Given task =
Reproduce the entries shown below only from the line with "make_bristles(parts)" down to the line with "bpy.data.objects.remove(obj)", keeping both end lines and copying each one exactly.
--
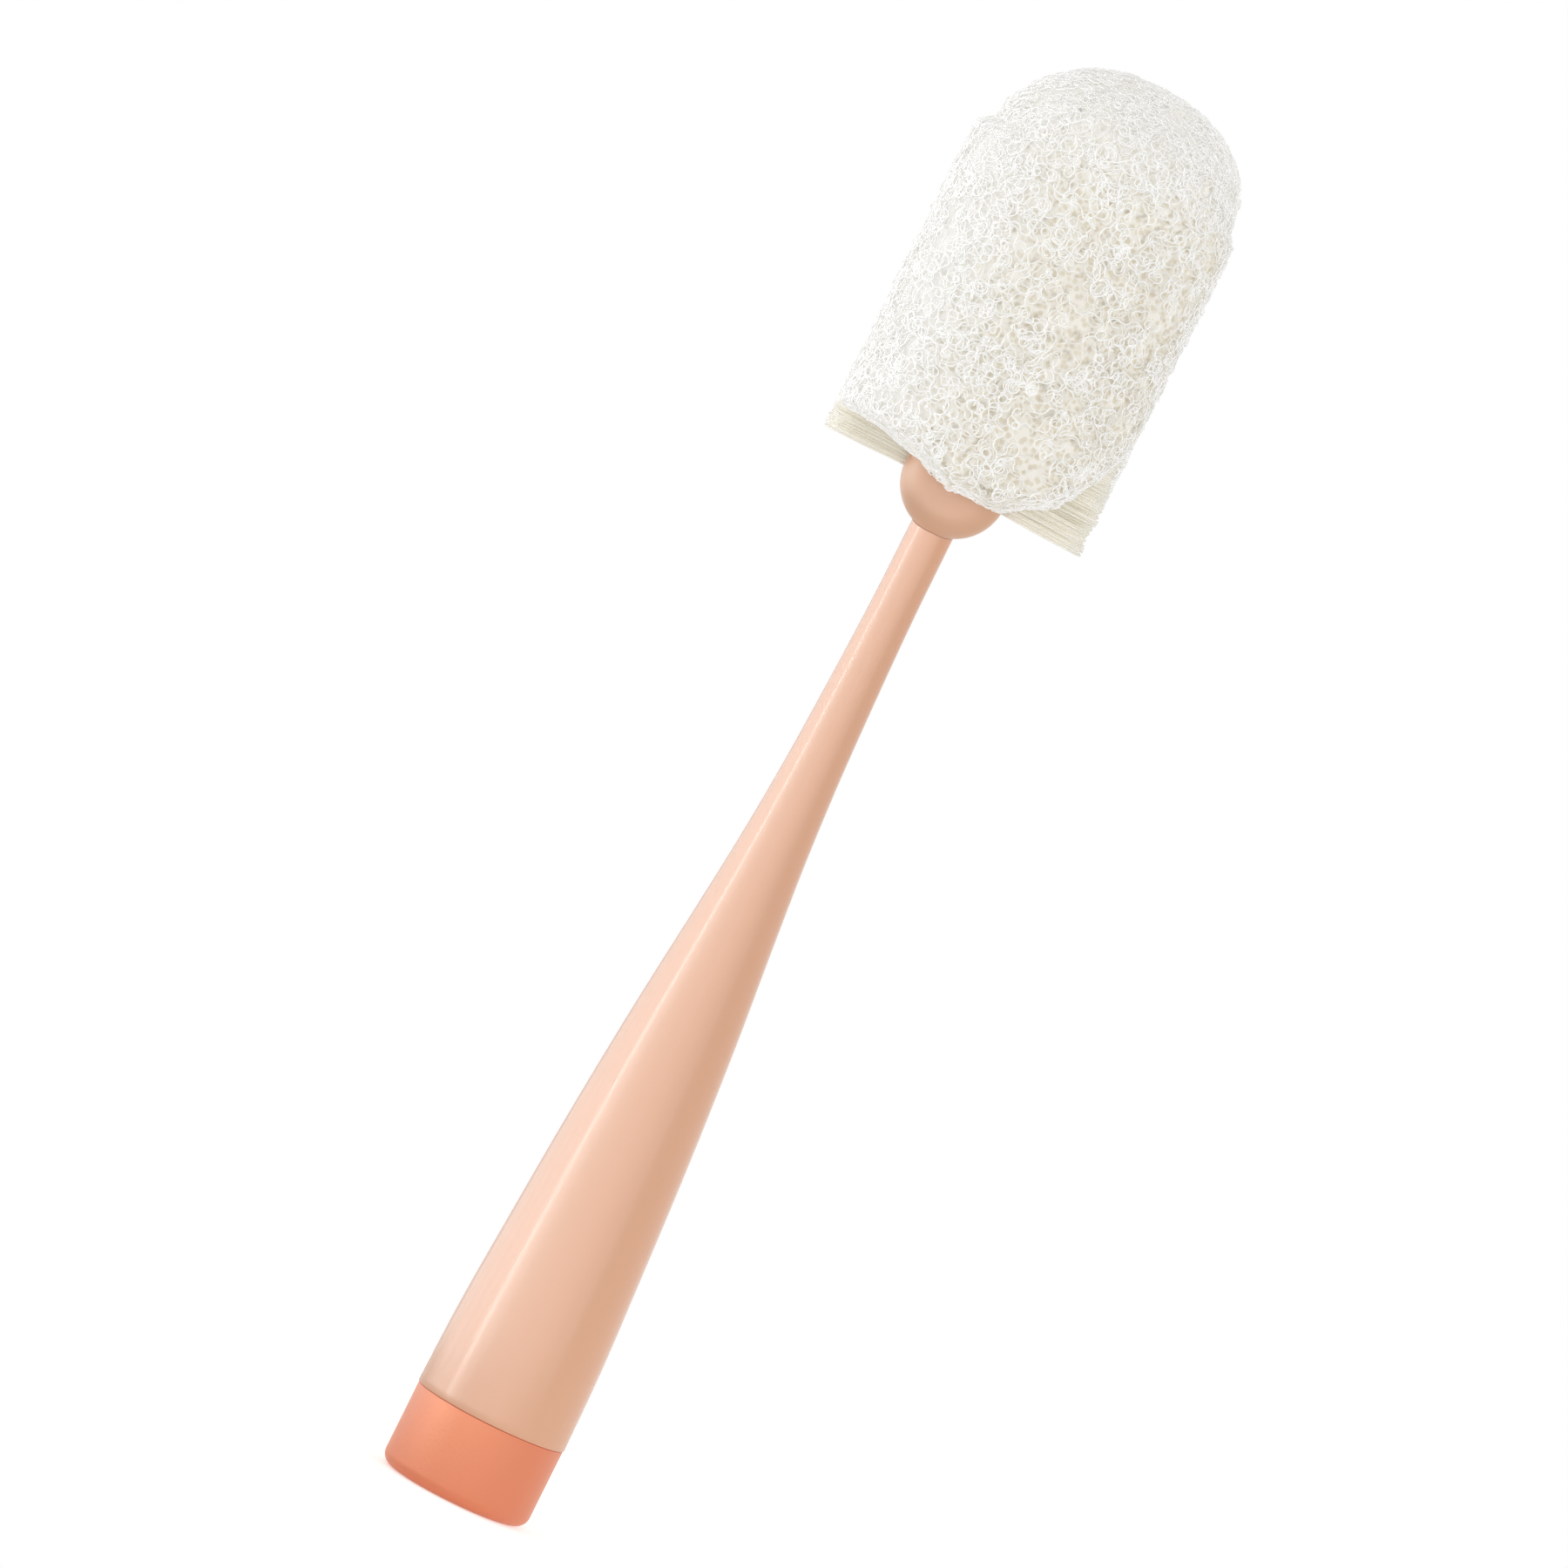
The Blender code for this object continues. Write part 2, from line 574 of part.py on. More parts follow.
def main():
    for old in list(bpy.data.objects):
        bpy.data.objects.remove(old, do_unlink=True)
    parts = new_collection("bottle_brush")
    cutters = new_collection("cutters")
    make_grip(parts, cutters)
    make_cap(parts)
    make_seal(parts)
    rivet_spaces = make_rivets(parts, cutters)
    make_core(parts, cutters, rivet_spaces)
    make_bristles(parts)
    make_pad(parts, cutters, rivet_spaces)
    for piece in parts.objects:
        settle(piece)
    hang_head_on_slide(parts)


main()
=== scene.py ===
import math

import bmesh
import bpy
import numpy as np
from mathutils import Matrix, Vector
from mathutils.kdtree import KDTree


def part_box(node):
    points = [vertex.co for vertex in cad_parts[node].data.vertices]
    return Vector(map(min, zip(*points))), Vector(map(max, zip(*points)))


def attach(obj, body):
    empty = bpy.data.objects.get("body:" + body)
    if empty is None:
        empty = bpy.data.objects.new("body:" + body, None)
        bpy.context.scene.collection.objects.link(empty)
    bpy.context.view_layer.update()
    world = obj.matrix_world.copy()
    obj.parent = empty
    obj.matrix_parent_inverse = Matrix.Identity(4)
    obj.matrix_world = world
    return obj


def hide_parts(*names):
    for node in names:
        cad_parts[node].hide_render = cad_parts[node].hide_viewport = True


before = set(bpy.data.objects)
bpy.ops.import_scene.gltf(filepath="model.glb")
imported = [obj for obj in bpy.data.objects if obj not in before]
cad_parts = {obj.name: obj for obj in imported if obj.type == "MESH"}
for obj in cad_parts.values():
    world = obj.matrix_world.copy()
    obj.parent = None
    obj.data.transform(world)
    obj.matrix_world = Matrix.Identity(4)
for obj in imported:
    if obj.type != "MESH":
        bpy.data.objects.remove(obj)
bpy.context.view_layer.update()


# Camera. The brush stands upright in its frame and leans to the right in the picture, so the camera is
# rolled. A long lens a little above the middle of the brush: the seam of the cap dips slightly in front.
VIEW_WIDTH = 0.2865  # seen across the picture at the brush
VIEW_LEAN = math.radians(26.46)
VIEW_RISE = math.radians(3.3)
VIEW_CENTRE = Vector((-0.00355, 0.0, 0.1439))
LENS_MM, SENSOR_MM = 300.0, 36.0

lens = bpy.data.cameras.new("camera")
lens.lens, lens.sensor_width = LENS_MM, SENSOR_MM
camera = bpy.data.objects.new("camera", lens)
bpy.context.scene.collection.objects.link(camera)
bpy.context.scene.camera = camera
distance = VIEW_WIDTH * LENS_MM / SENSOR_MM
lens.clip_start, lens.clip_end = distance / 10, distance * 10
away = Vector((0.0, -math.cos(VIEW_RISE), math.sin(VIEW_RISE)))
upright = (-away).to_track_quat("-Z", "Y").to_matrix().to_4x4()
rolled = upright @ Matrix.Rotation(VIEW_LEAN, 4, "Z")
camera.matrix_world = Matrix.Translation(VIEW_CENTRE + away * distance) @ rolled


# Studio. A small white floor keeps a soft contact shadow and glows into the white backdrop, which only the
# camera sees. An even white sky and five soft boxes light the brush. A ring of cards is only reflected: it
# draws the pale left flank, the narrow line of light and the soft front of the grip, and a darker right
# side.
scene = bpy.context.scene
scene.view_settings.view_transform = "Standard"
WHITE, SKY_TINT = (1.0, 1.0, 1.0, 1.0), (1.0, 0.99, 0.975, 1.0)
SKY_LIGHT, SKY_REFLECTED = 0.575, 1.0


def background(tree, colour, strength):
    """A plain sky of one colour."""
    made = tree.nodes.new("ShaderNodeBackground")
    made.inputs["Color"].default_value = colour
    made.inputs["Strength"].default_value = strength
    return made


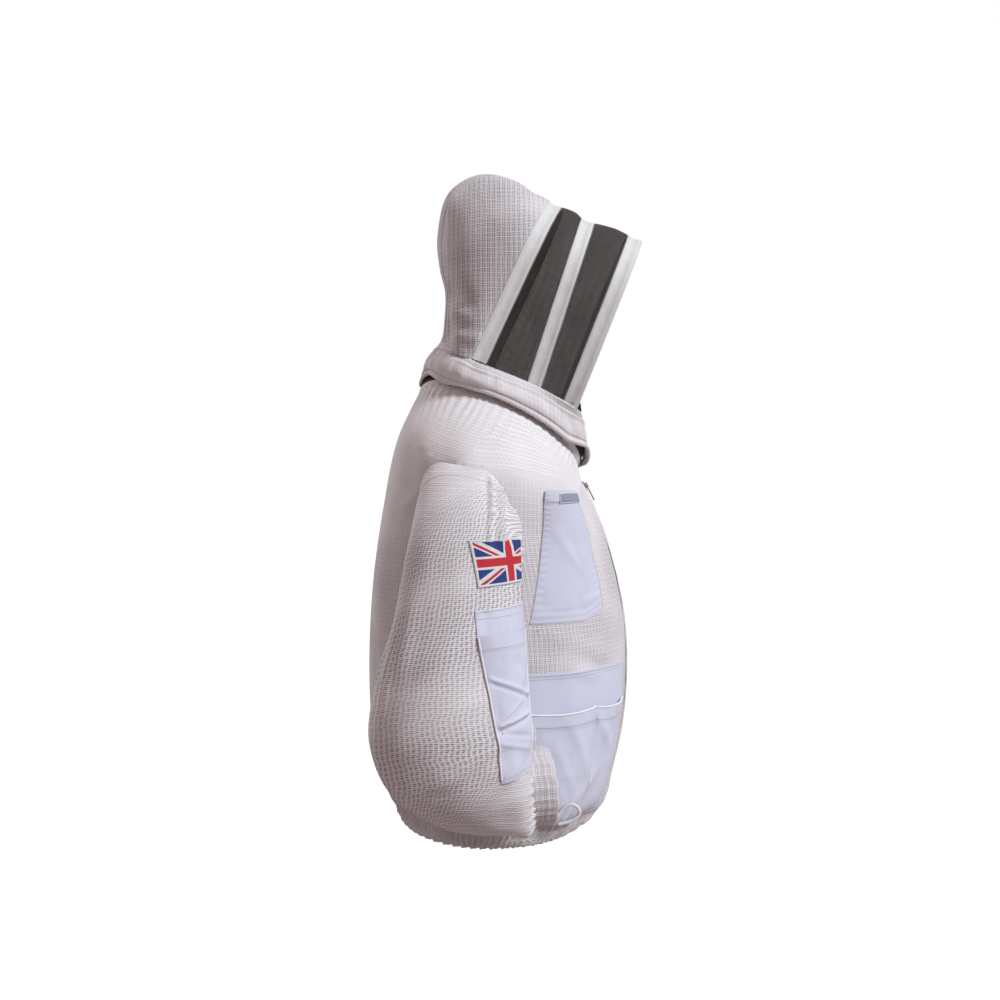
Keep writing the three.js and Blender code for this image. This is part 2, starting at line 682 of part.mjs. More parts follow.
--
The solution =
    make_bristles(parts)
    make_pad(parts, cutters, rivet_spaces)
    for piece in parts.objects:
        settle(piece)
    hang_head_on_slide(parts)


main()
=== scene.py ===
import math

import bmesh
import bpy
import numpy as np
from mathutils import Matrix, Vector
from mathutils.kdtree import KDTree


def part_box(node):
    points = [vertex.co for vertex in cad_parts[node].data.vertices]
    return Vector(map(min, zip(*points))), Vector(map(max, zip(*points)))


def attach(obj, body):
    empty = bpy.data.objects.get("body:" + body)
    if empty is None:
        empty = bpy.data.objects.new("body:" + body, None)
        bpy.context.scene.collection.objects.link(empty)
    bpy.context.view_layer.update()
    world = obj.matrix_world.copy()
    obj.parent = empty
    obj.matrix_parent_inverse = Matrix.Identity(4)
    obj.matrix_world = world
    return obj


def hide_parts(*names):
    for node in names:
        cad_parts[node].hide_render = cad_parts[node].hide_viewport = True


before = set(bpy.data.objects)
bpy.ops.import_scene.gltf(filepath="model.glb")
imported = [obj for obj in bpy.data.objects if obj not in before]
cad_parts = {obj.name: obj for obj in imported if obj.type == "MESH"}
for obj in cad_parts.values():
    world = obj.matrix_world.copy()
    obj.parent = None
    obj.data.transform(world)
    obj.matrix_world = Matrix.Identity(4)
for obj in imported:
    if obj.type != "MESH":
        bpy.data.objects.remove(obj)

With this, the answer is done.